Lusardi: What we are really about is evaluating programs in addition to designing programs. We think it is very important to know what works and to devote resources to [that]. Because we are now shifting the responsibility [for managing money] on to people [themselves], I don’t think it is a question of, ‘Should we do or not do financial education?’ but rather, ‘Which effective financial education program can we do?’ That’s why it is so important to [conduct] academic research on this topic and evaluate the programs that exist because we need to be able to devote resources efficiently.

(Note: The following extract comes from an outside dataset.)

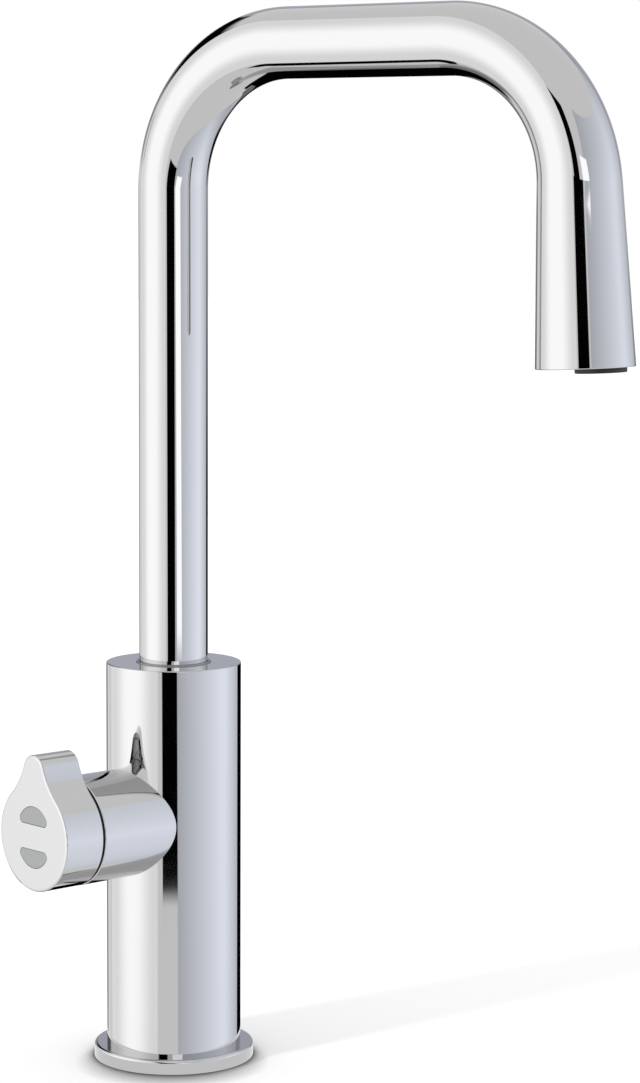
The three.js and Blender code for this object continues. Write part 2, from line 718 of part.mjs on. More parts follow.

But I also think that one way to be effective is to first listen to the needs and the desires of the population. So the approach has to be from the bottom up and has to start with listening to the concerns and the needs of people. That’s why in our Center we have taken a multi-disciplinary approach. We work with psychologists, marketing [people] and sociologists, and also do a lot of empirical work … both quantitative and qualitative, which includes focus groups. Our job is to listen to people. If we are listening effectively, we might be able to design an effective program. But to understand whether these programs are effective or not, we need to do rigorous evaluation.

Greene: I think that point is well taken. In the government, we are absolutely focused on basing our policies on research [into] what works and making sure that what we are doing is effective. Related to your point, there is increasing disclosure and information. People [must] have clear, straightforward information with which to make their decisions. For example, there is the Schumer box [summarizing the costs of a credit card] on your new credit card bill, which shows what happens if you only pay the minimum, how long it takes to pay it off, how much you have to pay if you want to pay it off more quickly. I think information like that can be very useful in helping consumers make better choices.

Knowledge at Wharton: Before we end, I would just like to say to anyone listening: Annamaria, I love your blog. It is very informative and very humorous. I will put a link in this podcast so other people can enjoy it as well. Thank you both for coming.